### GOAL
Examine each line of the data. Copy those that contain the string "JSON".

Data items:
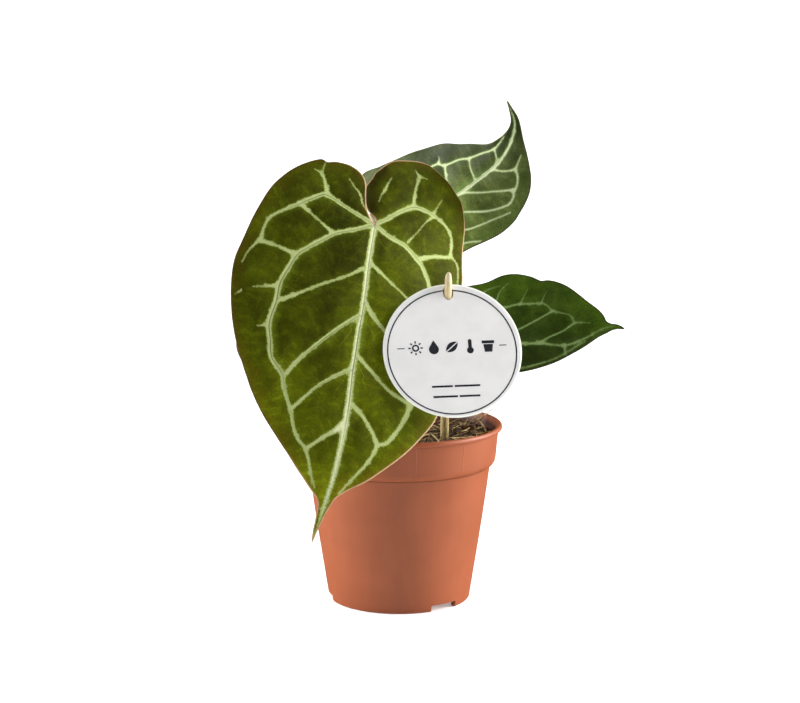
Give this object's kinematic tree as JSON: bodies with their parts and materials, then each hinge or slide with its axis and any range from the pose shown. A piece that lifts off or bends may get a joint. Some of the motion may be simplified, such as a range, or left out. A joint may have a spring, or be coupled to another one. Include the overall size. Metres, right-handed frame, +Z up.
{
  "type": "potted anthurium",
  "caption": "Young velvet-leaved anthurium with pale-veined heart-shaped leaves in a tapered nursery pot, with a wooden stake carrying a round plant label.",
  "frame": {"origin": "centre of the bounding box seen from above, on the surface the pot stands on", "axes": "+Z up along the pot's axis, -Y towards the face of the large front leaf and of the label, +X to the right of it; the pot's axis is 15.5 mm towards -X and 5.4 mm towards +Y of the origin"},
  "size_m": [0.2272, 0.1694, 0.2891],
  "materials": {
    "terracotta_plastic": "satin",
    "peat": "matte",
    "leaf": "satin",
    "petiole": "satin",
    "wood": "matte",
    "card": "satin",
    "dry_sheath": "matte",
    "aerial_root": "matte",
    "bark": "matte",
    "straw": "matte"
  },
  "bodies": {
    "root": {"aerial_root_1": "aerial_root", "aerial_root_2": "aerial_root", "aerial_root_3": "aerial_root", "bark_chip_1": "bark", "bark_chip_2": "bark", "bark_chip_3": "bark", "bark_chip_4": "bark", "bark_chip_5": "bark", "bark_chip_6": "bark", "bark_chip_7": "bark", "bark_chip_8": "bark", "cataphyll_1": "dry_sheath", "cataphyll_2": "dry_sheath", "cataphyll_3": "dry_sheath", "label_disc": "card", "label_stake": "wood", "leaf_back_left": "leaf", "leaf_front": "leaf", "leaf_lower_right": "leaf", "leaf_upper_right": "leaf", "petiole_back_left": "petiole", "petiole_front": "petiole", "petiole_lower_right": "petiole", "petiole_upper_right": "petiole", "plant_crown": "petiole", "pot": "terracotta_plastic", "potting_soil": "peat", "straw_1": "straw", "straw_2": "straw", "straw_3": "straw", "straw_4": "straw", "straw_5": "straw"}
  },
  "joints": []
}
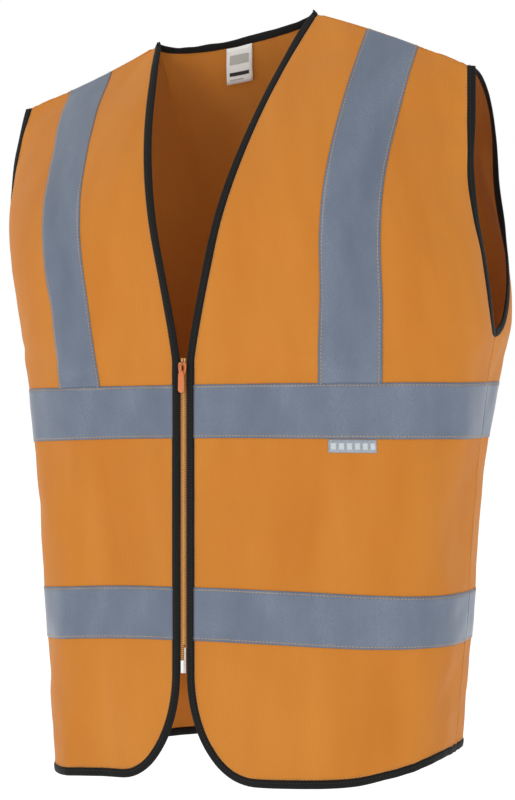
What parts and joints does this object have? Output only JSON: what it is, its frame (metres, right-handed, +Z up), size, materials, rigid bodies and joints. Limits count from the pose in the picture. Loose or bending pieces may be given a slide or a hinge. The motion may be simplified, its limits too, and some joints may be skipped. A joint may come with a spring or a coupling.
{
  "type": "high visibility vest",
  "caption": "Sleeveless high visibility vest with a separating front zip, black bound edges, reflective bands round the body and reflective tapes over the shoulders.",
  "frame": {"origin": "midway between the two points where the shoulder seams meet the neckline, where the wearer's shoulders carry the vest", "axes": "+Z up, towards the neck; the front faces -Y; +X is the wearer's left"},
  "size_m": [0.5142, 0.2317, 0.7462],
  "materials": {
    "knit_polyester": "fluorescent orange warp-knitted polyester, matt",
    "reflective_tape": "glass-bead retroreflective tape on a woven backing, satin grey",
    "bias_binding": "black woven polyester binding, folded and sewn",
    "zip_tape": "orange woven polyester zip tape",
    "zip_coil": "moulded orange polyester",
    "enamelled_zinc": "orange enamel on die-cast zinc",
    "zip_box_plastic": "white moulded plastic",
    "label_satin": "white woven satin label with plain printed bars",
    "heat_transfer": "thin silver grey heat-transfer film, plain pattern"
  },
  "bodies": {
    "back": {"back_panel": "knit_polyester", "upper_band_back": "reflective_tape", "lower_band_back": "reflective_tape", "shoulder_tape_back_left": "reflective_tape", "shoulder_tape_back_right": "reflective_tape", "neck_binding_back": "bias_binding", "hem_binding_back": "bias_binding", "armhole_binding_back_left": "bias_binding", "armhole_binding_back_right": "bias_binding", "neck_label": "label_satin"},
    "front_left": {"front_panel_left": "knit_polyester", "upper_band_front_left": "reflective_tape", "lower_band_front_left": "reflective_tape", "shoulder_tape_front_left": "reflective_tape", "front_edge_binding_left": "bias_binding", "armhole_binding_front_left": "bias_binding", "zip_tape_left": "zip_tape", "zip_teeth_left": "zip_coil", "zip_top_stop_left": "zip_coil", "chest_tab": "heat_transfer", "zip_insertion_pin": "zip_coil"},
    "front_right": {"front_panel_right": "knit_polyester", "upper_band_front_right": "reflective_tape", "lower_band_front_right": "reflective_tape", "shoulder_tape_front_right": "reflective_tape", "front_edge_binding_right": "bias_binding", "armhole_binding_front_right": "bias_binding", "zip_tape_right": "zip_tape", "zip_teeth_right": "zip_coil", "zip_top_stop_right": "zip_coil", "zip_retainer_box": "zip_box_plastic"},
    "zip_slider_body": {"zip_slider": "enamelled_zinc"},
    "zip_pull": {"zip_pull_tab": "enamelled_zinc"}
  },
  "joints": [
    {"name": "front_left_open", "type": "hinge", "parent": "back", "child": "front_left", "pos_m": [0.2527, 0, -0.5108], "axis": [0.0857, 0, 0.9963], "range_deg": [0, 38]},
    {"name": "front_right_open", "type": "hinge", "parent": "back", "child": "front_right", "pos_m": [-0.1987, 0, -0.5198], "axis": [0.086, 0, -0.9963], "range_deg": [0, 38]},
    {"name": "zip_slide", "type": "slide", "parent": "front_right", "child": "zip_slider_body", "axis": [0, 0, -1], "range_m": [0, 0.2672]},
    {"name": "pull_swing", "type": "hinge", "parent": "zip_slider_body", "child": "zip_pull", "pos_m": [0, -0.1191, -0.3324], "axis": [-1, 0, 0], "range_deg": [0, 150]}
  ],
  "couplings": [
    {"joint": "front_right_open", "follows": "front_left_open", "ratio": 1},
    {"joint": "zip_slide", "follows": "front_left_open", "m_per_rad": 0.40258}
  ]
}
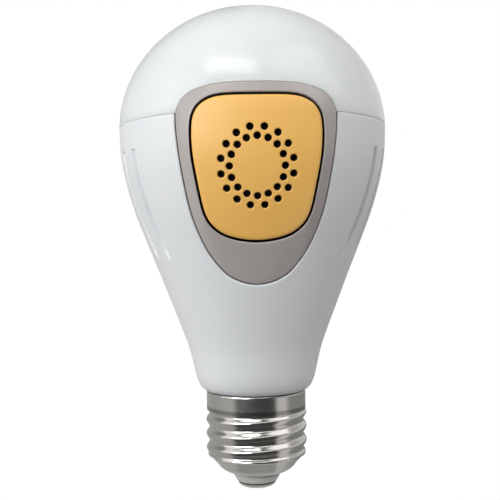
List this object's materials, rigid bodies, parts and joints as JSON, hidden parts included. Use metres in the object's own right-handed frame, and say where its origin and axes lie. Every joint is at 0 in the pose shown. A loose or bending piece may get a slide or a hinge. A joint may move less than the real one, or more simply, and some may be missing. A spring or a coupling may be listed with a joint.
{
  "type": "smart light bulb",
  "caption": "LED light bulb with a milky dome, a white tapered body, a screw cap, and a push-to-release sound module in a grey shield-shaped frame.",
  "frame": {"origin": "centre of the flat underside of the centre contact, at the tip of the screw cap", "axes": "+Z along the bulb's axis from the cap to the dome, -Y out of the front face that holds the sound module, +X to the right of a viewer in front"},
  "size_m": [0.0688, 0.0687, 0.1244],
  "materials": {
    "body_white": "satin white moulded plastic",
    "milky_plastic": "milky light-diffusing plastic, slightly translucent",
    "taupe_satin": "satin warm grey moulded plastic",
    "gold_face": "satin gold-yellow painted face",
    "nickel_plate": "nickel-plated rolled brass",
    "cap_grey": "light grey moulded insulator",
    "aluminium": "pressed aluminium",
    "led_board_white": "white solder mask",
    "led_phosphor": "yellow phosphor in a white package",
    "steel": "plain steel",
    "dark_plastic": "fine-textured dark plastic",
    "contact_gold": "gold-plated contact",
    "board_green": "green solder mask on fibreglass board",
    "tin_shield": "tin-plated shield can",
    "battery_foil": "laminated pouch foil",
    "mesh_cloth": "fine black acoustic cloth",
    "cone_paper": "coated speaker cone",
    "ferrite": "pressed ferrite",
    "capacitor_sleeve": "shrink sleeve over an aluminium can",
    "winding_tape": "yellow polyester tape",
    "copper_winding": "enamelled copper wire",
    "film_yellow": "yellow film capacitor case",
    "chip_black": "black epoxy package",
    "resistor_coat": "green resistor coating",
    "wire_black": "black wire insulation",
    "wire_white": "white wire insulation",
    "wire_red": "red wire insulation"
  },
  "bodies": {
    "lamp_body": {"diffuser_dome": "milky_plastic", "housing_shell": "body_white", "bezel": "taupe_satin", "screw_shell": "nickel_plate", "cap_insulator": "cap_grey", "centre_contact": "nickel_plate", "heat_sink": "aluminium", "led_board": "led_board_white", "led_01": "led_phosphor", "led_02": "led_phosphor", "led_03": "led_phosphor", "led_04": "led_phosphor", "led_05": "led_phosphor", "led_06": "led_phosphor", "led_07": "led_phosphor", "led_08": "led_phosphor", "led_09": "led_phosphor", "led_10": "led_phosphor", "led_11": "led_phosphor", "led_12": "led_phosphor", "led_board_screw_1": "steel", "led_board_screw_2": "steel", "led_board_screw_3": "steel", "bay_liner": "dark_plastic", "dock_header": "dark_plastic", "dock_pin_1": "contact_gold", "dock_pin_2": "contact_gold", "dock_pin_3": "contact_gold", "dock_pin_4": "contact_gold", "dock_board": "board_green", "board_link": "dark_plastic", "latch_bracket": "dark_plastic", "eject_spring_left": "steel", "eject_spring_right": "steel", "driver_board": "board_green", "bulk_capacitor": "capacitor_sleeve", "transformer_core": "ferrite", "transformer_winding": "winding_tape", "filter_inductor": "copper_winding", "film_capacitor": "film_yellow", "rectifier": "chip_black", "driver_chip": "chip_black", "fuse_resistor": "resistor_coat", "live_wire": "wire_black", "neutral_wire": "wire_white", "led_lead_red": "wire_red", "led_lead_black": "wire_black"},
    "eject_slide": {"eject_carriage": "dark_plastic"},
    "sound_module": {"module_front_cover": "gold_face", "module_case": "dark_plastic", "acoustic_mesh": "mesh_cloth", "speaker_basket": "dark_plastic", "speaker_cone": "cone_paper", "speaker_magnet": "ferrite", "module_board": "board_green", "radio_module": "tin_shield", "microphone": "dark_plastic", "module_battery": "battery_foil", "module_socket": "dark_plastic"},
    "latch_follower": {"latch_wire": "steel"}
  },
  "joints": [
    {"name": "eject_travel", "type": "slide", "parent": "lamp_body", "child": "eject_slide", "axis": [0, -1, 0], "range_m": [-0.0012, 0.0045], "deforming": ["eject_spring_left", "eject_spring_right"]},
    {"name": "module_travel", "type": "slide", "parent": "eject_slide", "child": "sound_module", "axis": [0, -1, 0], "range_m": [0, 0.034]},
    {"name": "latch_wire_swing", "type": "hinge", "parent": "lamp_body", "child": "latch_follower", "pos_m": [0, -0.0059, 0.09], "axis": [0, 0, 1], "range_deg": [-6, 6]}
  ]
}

### ANSWER BELOW
Give this object's kinematic tree as JSON: bodies with their parts and materials, then each hinge or slide with its axis and any range from the pose shown. A piece that lifts off or bends may get a joint. Some of the motion may be simplified, such as a range, or left out. A joint may have a spring, or be coupled to another one. Include the overall size. Metres, right-handed frame, +Z up.
What parts and joints does this object have? Output only JSON: what it is, its frame (metres, right-handed, +Z up), size, materials, rigid bodies and joints. Limits count from the pose in the picture. Loose or bending pieces may be given a slide or a hinge. The motion may be simplified, its limits too, and some joints may be skipped. A joint may come with a spring or a coupling.
List this object's materials, rigid bodies, parts and joints as JSON, hidden parts included. Use metres in the object's own right-handed frame, and say where its origin and axes lie. Every joint is at 0 in the pose shown. A loose or bending piece may get a slide or a hinge. A joint may move less than the real one, or more simply, and some may be missing. A spring or a coupling may be listed with a joint.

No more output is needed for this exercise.